Check potential bugs in compressed_files.py in lasse-py when b=1 and 3 bits

Question

Check potential bugs in compressed_files.py in lasse-py when b=1 and 3 bits

Opened this issue 2 years ago · 2 comments

I tested it and worked in most cases. It is not working for n=1 and 3 in the code below:

#it works for n=2, 4, 5 and 6 and 7

but it does not work for n=1 and 3

n = 7 # Minimum number of bits to represent the numbers, n<8
x = randint(low=0, high=2**n, size=100, dtype=np.uint8)
compressed = compact_bytes(x, n)
filename = "compressed.bin"
compressed.tofile(filename)
uncompressed = decompact_bytes(compressed, n)
filename = "uncompressed.bin"
uncompressed.tofile(filename)
uncompressed2 = np.fromfile(filename, dtype=np.uint8, count=-1)

Answer 1 · 2023-04-10T12:25:49.000Z

I had debugged this code and the problem seems to be in the logic to figure out the quantities of the numbers from original list.

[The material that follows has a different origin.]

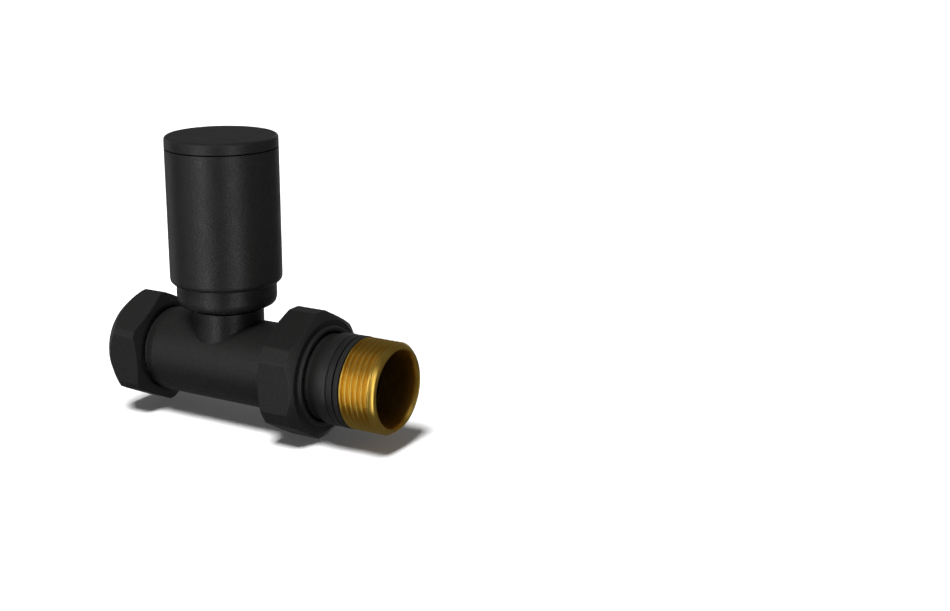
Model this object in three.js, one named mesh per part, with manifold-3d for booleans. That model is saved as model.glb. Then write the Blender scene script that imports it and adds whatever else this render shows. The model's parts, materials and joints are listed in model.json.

def decompact_bytes(input_array, num_bits):
    if num_bits >= 8:
        raise ValueError("This function is meant to work with less than 8 bits!")

    output_arr_len = (
        len(input_array)
        * 8  # Figure out how many numbers were on the original array, which should be the uncompressed output
    ) // num_bits

I quick example:
When we use 1 as the number of the bits, and the length of the compress array is 13, when this length is multiplied by 8 and divide by 1, the result of this evaluation is a number greater than 100. Remembering, the input array generated has length equal 100. So, the output array size won't be equal to the original.

(input_array * 8)/1 > 100

Naturally, the same problem occurs when num_bits is equal 3, but the output length is smaller than the original.

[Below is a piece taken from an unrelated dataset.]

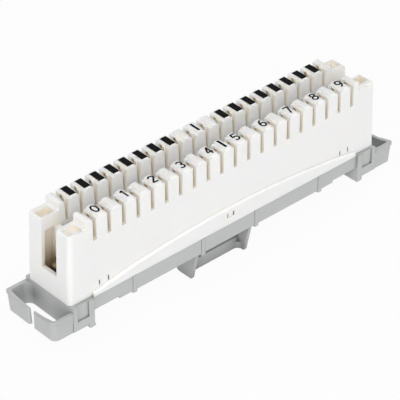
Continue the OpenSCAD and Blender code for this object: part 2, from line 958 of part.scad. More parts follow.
// The cable rest under the middle of the base
module cable_rest() {
    fin_in_x = fin_x - fin_t;
    low_z = foot_z - rest_depth;
    both([1, 0, 0])
        translate([fin_x - fin_t / 2, 0, 0])
            along_x(fin_t)
                fin_outline();
    along_x(2 * fin_in_x + 2 * eps)
        bar_outline();
    both([1, 0, 0])
        translate([fin_in_x, -bar_y, low_z])
            linear_extrude(bar_h - bar_r_step)
                difference() {
                    translate([-bar_r, -bar_r])
                        square([bar_r + eps, bar_r + eps]);
                    translate([-bar_r, -bar_r])
                        circle(bar_r);
                }
}

// One snap hook of the rear face, standing on the deck
module snap_hook() {
    back_y = housing_y - hook_wall - hook_clear - hook_t;
    translate([0, 0, foot_z - eps])
        along_x(hook_w)
            polygon([
                [back_y, 0],
                [back_y + hook_t, 0],
                [back_y + hook_t, hook_h - hook_head_h],
                [back_y + hook_t + hook_clear / 2, hook_h - hook_head_h + hook_clear],
                [back_y + hook_t / 2, hook_h],
                [back_y, hook_h]
            ]);
}

// The earth spring's tail passes through the deck here
module tail_hole() {
    translate([earth_x, 0, deck_z - 1])
        post(strip_t + 2 * contact_gap, earth_w / 2 + 2 * contact_gap, deck_t + 2);
}

module base() {
    outer_rib_x = last_slot_x - outer_rib_inset;
    color(grey)
        difference() {
            union() {
                tray();
                twice() {
                    rib(outer_rib_x);
                    rib(inner_rib_x);
                    leg();
                    end_block();
                    loop();
                }
                cable_rest();
                for (place = snap_places)
                    translate([place[0], 0, 0])
                        both([0, 1, 0])
                            snap_hook();
            }
            both([1, 0, 0])
                tail_hole();
        }
}

// ---------------------------------------------------------------- nodes

housing();
base();
earth_spring_left();
earth_spring_right();
for (i = [0:slots - 1]) {
    front_contact(i);
    rear_contact(i);
}
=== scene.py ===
"""Looks of a punch-down wiring block: plastics, spring contacts and printed marks.

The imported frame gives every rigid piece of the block. This script dresses those
pieces, prints the pair digits and the other marks on the finger tops, and sets up the
studio. Lengths are in metres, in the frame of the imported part: X runs along the block,
-Y is the numbered row and +Z points at the finger tops.
"""

import logging
import math
from abc import ABC, abstractmethod
from collections.abc import Iterable, Mapping
from dataclasses import dataclass, field
from enum import Enum
from typing import Any, TypeAlias

import bmesh
import bpy
from mathutils import Matrix, Quaternion, Vector

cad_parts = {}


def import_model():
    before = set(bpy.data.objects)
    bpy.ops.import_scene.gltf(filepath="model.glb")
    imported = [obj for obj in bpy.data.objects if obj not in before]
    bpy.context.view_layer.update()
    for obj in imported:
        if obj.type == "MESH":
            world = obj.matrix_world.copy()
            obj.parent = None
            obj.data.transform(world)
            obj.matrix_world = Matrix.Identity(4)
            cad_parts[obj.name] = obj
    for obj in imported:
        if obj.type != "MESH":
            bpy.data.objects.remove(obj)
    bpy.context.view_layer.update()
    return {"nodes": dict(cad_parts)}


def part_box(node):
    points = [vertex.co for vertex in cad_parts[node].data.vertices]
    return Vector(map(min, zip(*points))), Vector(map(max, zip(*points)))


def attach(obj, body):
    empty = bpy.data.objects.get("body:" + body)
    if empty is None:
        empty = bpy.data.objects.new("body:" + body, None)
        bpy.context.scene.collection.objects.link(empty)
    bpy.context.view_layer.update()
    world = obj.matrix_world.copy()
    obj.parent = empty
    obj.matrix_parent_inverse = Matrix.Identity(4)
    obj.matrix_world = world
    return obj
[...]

For other cases, the result is close to 100(with approximation we get the 100) or exactly 100.

Answer 2 · 2023-04-11T10:59:39.000Z

@claudio966 That's right, I have encountered the same. I could reproduce the error for arrays with length N*lmc - 1, where lcm is the least commom multiple of num_bits and 8. I could "fix" this problem by pre-calculating the error in that formula, saving it in the first byte of the array and using that info to correct the formula's output. Since this takes up more space I haven't made any pull request yet, but couldn't think of another way of consistently correcting the error.